Gender discrimination is also the cultural norm in Afghanistan. "In Afghan society, women are extremely repressed," Stover said. "They don't let the women come out, but when you're introduced to the women they're so glad to see you. They come into the tents wearing their burkhas (an enveloping outer garment worn by women in some Islamic traditions) and soon they are talking away as if you can understand them. It's like this is their few moments of freedom and they're just grabbing onto you to be heard." She said another fear that shadows everyday life here is that the Taliban will come back.

Even after experiencing corruption, violence and repression, Stover still holds hope for the people of Afghanistan. She said, "I think we made a huge difference. I think it takes a lot of people giving a lot of time and effort, money and repetition to make a difference with the Afghanis."

As far as the incidents of corruption, she said it is not easy to change a history of struggle. "You're dealing with 30 years of war and corruption and people struggling for everything they can get. So, even when they come into the military they may have the best of intent but it is their way. They know it's wrong but it's just the way they are. You're fighting for an idea. They're all struggling to have something."

Stover values her experience. "I would go back exactly where I was in a moment," she said. "I'd like to go see how things have progressed. I returned in November of 2006 but I've kept in touch with personnel there and I think we're continuing to make a huge difference. At least the people were given a real lifeline," she said.

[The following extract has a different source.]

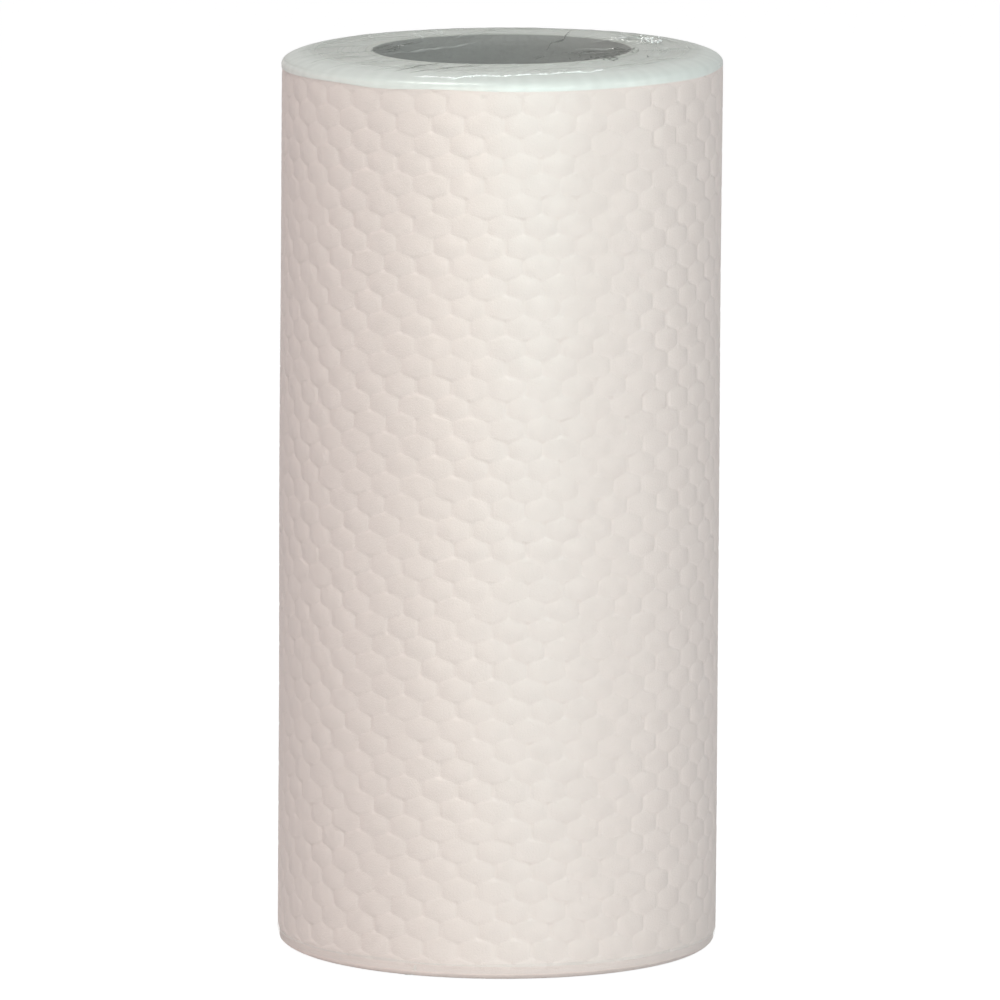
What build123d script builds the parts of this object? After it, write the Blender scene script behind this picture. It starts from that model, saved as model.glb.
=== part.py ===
from build123d import *
import os
from math import ceil, cos, dist, pi, sin, tau

# A roll of embossed cleaning cloth on a board core, sealed in clear shrink film.
# The roll stands on one end. The origin is the middle of that end, on the surface
# it stands on, and +Z runs up the roll's axis. -Y is the front, and the loose end
# of the cloth is at the back. Every size is in millimetres.

# Wound cloth
roll_diameter = 121.5        # over the raised cells of the outer turn
roll_height = 249.1          # width of the cloth
cell_pitch_across = 10.1     # one cell to the next, around the roll
cell_pitch_up = 5.57         # one row of cells to the next
emboss_depth = 0.5           # height of a cell over the groove around it
cell_point = 0.8             # how far a cell's top and bottom stand out from its corners
column_lean = 0.02           # sideways drift of the columns, per millimetre of height
turn_pitch = 3.75            # spacing of the wound ridges that show on each end
turn_depth = 0.45            # depth of the groove between two of those ridges
tail_step = 0.6              # thickness of the cloth where its loose end lies
tail_angle = 100.0           # where the loose end lies, in degrees from +X
rim_share = 0.07             # share of an edge's rounding beyond the last winding line

# Rounded edges of the wound cloth, each from the end face into the side
top_edge_reach = 16.0        # how far in from the side the end face starts to fall
top_edge_drop = 3.9          # how far down the side the rounding ends
bottom_edge_reach = 7.0
bottom_edge_drop = 4.4
edge_power = 2.3             # 2 is an ellipse, more is a squarer corner

# Core tube
core_bore = 71.0
core_wall = 2.0
core_clearance = 0.15        # between the core and the innermost turn

# Shrink film
film_thickness = 0.05
film_side_clearance = 0.1    # between the film and the tops of the cells
film_end_clearance = 0.35    # between the film and the top end of the roll
film_facet = 6.8             # width of the flats that make up the film's round form
film_edge_reach = 15.0       # the film's own rounding at the top, as for the cloth
film_edge_drop = 3.7
film_base_reach = 5.0        # the film's own rounding at the bottom
film_base_drop = 4.0
fold_height = 0.45           # height of the gathers on the top end
fold_pairs = 4.5             # half the number of gathers around the end
hole_dip = 3.0               # how far the film sinks into each end of the core

same_point = 1e-6            # points closer than this are one point
roll_radius = roll_diameter / 2
groove_radius = roll_radius - emboss_depth
floor = film_thickness
roll_top = floor + roll_height
roll_middle = floor + roll_height / 2
core_radius = core_bore / 2 + core_wall
columns = round(pi * roll_diameter / cell_pitch_across)
rows = int((roll_height - top_edge_drop - bottom_edge_drop) / cell_pitch_up)
lattice_bottom = (floor + bottom_edge_drop + roll_top - top_edge_drop - rows * cell_pitch_up) / 2
inner_turn_radius = (core_radius + core_clearance) / cos(pi / columns)


def at(radius, angle, height):
    """A point at this radius and angle about the roll's axis, and at this height."""
    return (radius * cos(angle), radius * sin(angle), height)


def flat_faces(outlines):
    """A face for each of these flat rings of points. Where a ring closes up to a line,
    as at the end of a winding line, there is none."""
    faces = []
    for outline in outlines:
        corners = [p for i, p in enumerate(outline) if dist(p, outline[i - 1]) > same_point]
        if len(corners) > 2:
            faces.append(Face(Wire.make_polygon(corners, close=True)))
    return faces


def edge_fall(inset, reach, drop):
    """How far a rounded end has fallen at this inset from the side. The section is a
    quarter of a squared ellipse, reach wide and drop high."""
    along = min(max(1 - inset / reach, 0), 1)
    return drop * (1 - (1 - along**edge_power) ** (1 / edge_power))


# Each turn of cloth lies on the one below, so the outside is a spiral that grows by
# one thickness in a turn, and steps back down where the loose end lies.
def growth(angle):
    """How far the outer turn lies below its largest radius at this angle."""
    return tail_step * (1 - ((angle - tail_angle * pi / 180) / tau) % 1)


def lattice_point(step, height, depth):
    """A point on the outer turn, a number of half cells around from +X. The columns
    lean, so the same step lies further round lower down."""
    angle = step % (2 * columns) * pi / columns
    angle -= column_lean * (height - roll_middle) / roll_radius
    return at(roll_radius - growth(angle) - depth, angle, height)


def groove_point(line, step):
    """A corner on the groove between two rows. Along it every second corner is raised
    and the others are lowered, which gives the cells their pointed tops and bottoms."""
    shift = -cell_point if (line + step) % 2 == 0 else cell_point
    height = lattice_bottom + line * cell_pitch_up + shift
    return lattice_point(step, height, emboss_depth)


def embossed_cells():
    """Six flats for each cell, from its low outline up to its middle. Each row starts
    half a cell on from the row below it."""
    flats = []
    for row in range(rows):
        middle_height = lattice_bottom + (row + 0.5) * cell_pitch_up
        for column in range(columns):
            step = 2 * column + row % 2
            outline = [groove_point(row, step + k) for k in (-1, 0, 1)]
            outline += [groove_point(row + 1, step + k) for k in (1, 0, -1)]
            middle = lattice_point(step, middle_height, 0)
            for k in range(6):
                flats.append([outline[k - 1], outline[k], middle])
    return flats


def wound_end(face_height, up, reach, drop, line):
    """The flats of one end. A spiral of ridges and grooves, half a pitch apart, runs
    out from the innermost turn over the rounded edge, and a last band joins it to the
    groove around the first or last row of cells."""
    rim_radius = groove_radius - tail_step - rim_share * reach
    half_pitch = turn_pitch / 2

    def turn_point(turn, k):
        """A corner on one winding line, k cells around. A line moves out by a whole
        pitch in a turn, and ends where it meets the innermost turn or the rim."""
        raw = inner_turn_radius + half_pitch * turn + turn_pitch * k / columns
        radius = min(max(raw, inner_turn_radius), rim_radius)
        if turn % 2 == 0:
            sunk = min(1, (rim_radius - radius) / half_pitch)
        else:
            sunk = 1 - min(1, (radius - inner_turn_radius) / half_pitch)
        fall = edge_fall(groove_radius - radius, reach, drop) + turn_depth * sunk
        return at(radius, k % columns * tau / columns, face_height - up * fall)

    flats = []
    last_line = ceil((rim_radius - inner_turn_radius) / half_pitch)
    for turn in range(-2, last_line):
        for k in range(columns):
            inner, inner_next = turn_point(turn, k), turn_point(turn, k + 1)
            outer, outer_next = turn_point(turn + 1, k), turn_point(turn + 1, k + 1)
            flats += [[inner, outer, outer_next], [inner, outer_next, inner_next]]
    for k in range(columns):
        rim, rim_next = turn_point(last_line, k), turn_point(last_line, k + 1)
        low = [groove_point(line, 2 * k + i) for i in range(3)]
        flats += [[low[0], low[1], rim], [low[1], low[2], rim_next], [low[1], rim_next, rim]]
    return flats


def wound_cloth():
    """The whole winding of cloth, as one solid with the core's hole through it."""
    flats = embossed_cells()
    flats += wound_end(roll_top, 1, top_edge_reach, top_edge_drop, rows)
    flats += wound_end(floor, -1, bottom_edge_reach, bottom_edge_drop, 0)
    for k in range(columns):
        angles = (k * tau / columns, (k + 1) % columns * tau / columns)
        low, high = floor + turn_depth, roll_top - turn_depth
        bottom = [at(inner_turn_radius, a, low) for a in angles]
        top = [at(inner_turn_radius, a, high) for a in angles]
        flats.append([bottom[0], bottom[1], top[1], top[0]])
    return Solid(Shell(flat_faces(flats)))


def core_tube():
    """The board tube that the cloth is wound on, flush with both ends of the cloth."""
    tube = Cylinder(core_radius, roll_height) - Cylinder(core_bore / 2, roll_height)
    return Pos(0, 0, roll_middle) * tube


film_sides = 4 * round(pi * roll_diameter / film_facet / 4)
film_radius = (roll_radius + film_side_clearance) / cos(pi / film_sides)
film_top = roll_top + film_end_clearance


def gather(angle):
    """Height of the gathers at this angle: the size of a slow wave whose phase swings
    to and fro, so that no two gathers are alike."""
    return fold_height * abs(sin(fold_pairs * angle + 1.2 * sin(2 * angle)))


def film_rings():
    """The film's section from the middle of the bottom to the middle of the top, each
    ring as its radius, its height and how much of a gather's height it takes."""
    hole = core_bore / 2
    rings = [(0, floor + hole_dip, 0), (hole, floor, 0)]
    for along in (0, 0.75, 1):
        inset = (1 - along) * film_base_reach
        fall = edge_fall(inset, film_base_reach, film_base_drop)
        rings.append((film_radius - inset, floor + fall, 0))
    for along, share in ((1, 0), (0.93, 0), (0.65, 0.3), (0, 0.7)):
        inset = (1 - along) * film_edge_reach
        fall = edge_fall(inset, film_edge_reach, film_edge_drop)
        rings.append((film_radius - inset, film_top - fall, share))
    rings.append((hole, film_top, 1))
    rings.append((hole / 2, film_top - 0.8 * hole_dip, 1))
    rings.append((0, film_top - hole_dip, 0))
    return rings


def film_skin(offset):
    """One face of the film as a closed shell. The outer face is the inner one moved
    out by the film's thickness, and up above the roll's middle or down below it."""
    def ring_points(ring):
        radius, height, share = ring
        height += offset if height > roll_middle else -offset
        radius += offset if radius > core_bore / 2 else 0
        angles = [k * tau / film_sides for k in range(film_sides)]
        return [at(radius, a, height + share * gather(a)) for a in angles]

    rings = [ring_points(ring) for ring in film_rings()]
    faces = []
    for index in range(1, len(rings)):
        below, above = rings[index - 1], rings[index]
        if index == 2:
            hole = Wire.make_polygon(below, close=True)
            faces.append(Face(Wire.make_polygon(above, close=True), [hole]))
            continue
        for k in range(film_sides):
            a, b, c, d = below[k - 1], below[k], above[k], above[k - 1]
            level = a[2] == b[2] and c[2] == d[2]
            faces += flat_faces([[a, b, c, d]] if level else [[a, b, c], [a, c, d]])
    return Solid(Shell(faces))


def film_wrap():
    """The clear film, a thin skin closed all round the roll."""
    return film_skin(film_thickness) - film_skin(0)


def write_step(part, name):
    """Writes one piece, under its own name."""
    part.label = name
    export_step(part, f"parts/{name}.step", write_pcurves=False)


os.makedirs("parts", exist_ok=True)
write_step(wound_cloth(), "cloth_roll")
write_step(core_tube(), "core_tube")
write_step(film_wrap(), "film_wrap")
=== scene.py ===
# %% [markdown]
# A roll of embossed cleaning cloth in clear shrink film.
#
# The real thing has three pieces. A long web of white nonwoven cloth, pressed with rows of
# little pillows, is wound on a grey board tube, and the whole roll is sealed in clear film
# that shrinks tight over the side and closes over both ends. The solids from the CAD model
# fix where each piece is. This script dresses them: it gives the cloth its soft pillows, the
# ends their many turns, and the film its creases and shine.

# %% Load the frame
import math

import bmesh
import bpy
import numpy as np
from mathutils import Matrix, Vector


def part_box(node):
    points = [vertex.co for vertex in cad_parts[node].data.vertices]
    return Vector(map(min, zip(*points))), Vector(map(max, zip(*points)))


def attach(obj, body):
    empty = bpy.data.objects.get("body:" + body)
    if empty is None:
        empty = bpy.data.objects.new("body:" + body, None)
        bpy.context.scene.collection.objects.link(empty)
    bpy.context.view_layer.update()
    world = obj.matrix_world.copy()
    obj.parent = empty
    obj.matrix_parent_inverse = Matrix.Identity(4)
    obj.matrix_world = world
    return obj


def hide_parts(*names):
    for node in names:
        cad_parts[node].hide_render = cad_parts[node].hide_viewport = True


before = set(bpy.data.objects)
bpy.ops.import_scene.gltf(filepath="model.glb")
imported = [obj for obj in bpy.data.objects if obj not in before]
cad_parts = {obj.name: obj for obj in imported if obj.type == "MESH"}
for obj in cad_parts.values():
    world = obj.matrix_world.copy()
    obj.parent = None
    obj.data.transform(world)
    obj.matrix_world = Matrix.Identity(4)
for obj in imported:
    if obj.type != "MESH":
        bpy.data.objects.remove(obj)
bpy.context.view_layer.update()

# %% [markdown]
# Shapes below are worked out in millimetres, because a pillow of cloth is 10 mm wide and that
# is easier to think about than 0.01 m. The radii and heights come from the frame, so that
# every new surface lies on the solid that it stands for.

# %% Sizes
MM = 0.001
rng = np.random.default_rng(7)


def reach_of(node):
    """The outer radius, the foot and the top of a round CAD node, in millimetres."""
    low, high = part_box(node)
    return high.x / MM, low.z / MM, high.z / MM


roll_radius, film_foot, _ = reach_of("film_wrap")
core_radius, core_foot, core_top = reach_of("core_tube")
cloth_foot, cloth_top = core_foot, core_top
roll_middle = (cloth_top + cloth_foot) / 2
core_wall = 2.0
core_bore_radius = core_radius - core_wall
turn_thickness = 0.6
print("roll radius", round(roll_radius, 2), "height", round(cloth_top - cloth_foot, 2))

# One pillow to the next, around the roll and up it.
cell_across, cell_up = 10.1, 5.53
columns = round(2 * math.pi * roll_radius / cell_across)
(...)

Today, Stover is caring for patients at Naval Hospital Jacksonville. Her time in Afghanistan netted her one more life-changing experience. She's now married to U.S. Army National Guard Captain Bill Elliott, whom she met while both were serving in Afghanistan.

The Bronze Star Medal is a U.S. Armed Forces individual medal that is awarded for bravery, acts of merit, or meritorious service while engaged in military operations involving conflict with an opposing foreign force.